Turns out that I’m not the only one who writes to keep sane. My fiancé wrote this last night, coincidentally while I was in the bath silently writing my own feelings down. I felt compelled to share it here on my blog because he deserves to be heard. He deserves for his feelings to be recognized just as much as mine. He feels just as much as I do and hurts just the same. This is a brief look at how this experience has effected him.
February 15, 2016. The day my life changed forever, again.
It only seems fitting to say again, given that about one month before that, my life changed forever also. January 13th, 2016 was the day we got the first positive pregnancy test, and it was the day that, as far as I’m concerned, I became a father. I can still remember the look in her eyes, the way she smiled at me. I can still remember the way it felt, how overcome I was with that weird indescribable surprise kind of happy. Standing in our bathroom looking at her, knowing she was going to be the mother of my child was, and always will be, one of the best moments of my life. Unfortunately I can also still remember the day that façade cracked. February 15th, 2016. The day that, for reasons I’m sure I will never understand, our tiny unborn baby was taken from us.
I’m not going into all the details, but I will say that I can remember one very specific feeling that stands out more than the others. One that’s very hard to put into words, but you know it without a doubt when it comes on. Kind of like the smell of the powder from the airbag exploding in a car accident, you can’t explain it, but you’d know it if you ever smelt it again. Looking back it was also probably the most surprising feeling too. I mean there are some that are a given, like sadness obviously, anger, fear, or even guilt make sense in the moments and days after you lose your baby. The one that I did not expect though was the one that I couldn’t quite name, so in my head, I just started calling it the stolen feeling. Bcause that’s exactly what it felt like to me, like something had been stolen from us.

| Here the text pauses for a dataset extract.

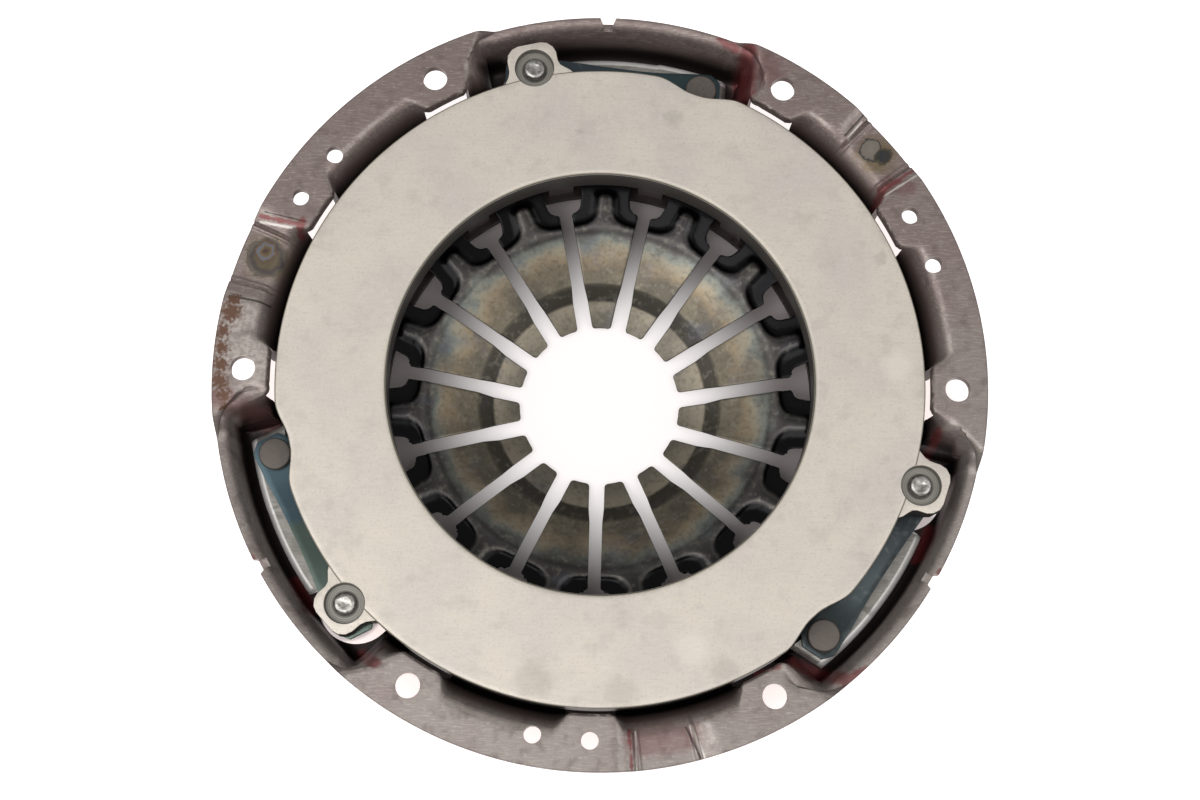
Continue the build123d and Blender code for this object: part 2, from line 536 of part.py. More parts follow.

I guess looking at it from the outside you would expect someone in our shoes to feel like that, but for me it was more than just the actual loss of the physical baby. It felt like I had been robbed of an experience, or rather a lifetime of experiences. Like there was hole in my life now. Like I had been making plans of all the things I’d do with my child for the last month, and now all of the sudden, instantly that entire piece of me was stolen. It’s an incredibly confusing moment, to go from making plans about teaching life lessons to your future 6 year old, to seeing the woman you love crying on the bathroom floor because she just got the worst phone call any expecting mother could get. It felt like being shot out of a cannon, and landing in a foreign country. One minute you’re living your life and everything is good, the next you have no idea where you’re at or how you got there and why no one can understand what your saying.
It’s hard to explain how you can miss something that you never actually had, or how you can miss the memories that you never got to make, but I guess that’s the best way I can describe it. And maybe even worse than the feeling of being robbed of the opportunity to be a parent, you get stuck with a whole new set of feelings and questions that, so far it seems, don’t ever really go away. You get to wonder if things like this are truly random events, or if there is in fact some master plan. And if there is some predestination involved, if things really do happen for a reason, you can’t help but question what sort of reason would warrant the death of your child, and the accompanying grief that goes with it. There are never any clear answers, obviously, and I can tell you now after a year of dealing with this, there is never an end to the questions that can’t be answered. I would imagine it’s sort of like being stuck on a hamster wheel, with no way out. I can’t stop wondering what he or she would have been like, what they would have looked like, and what kind of person they would have grown into. One year later and it still haunts me. I think it will probably always haunt both of us.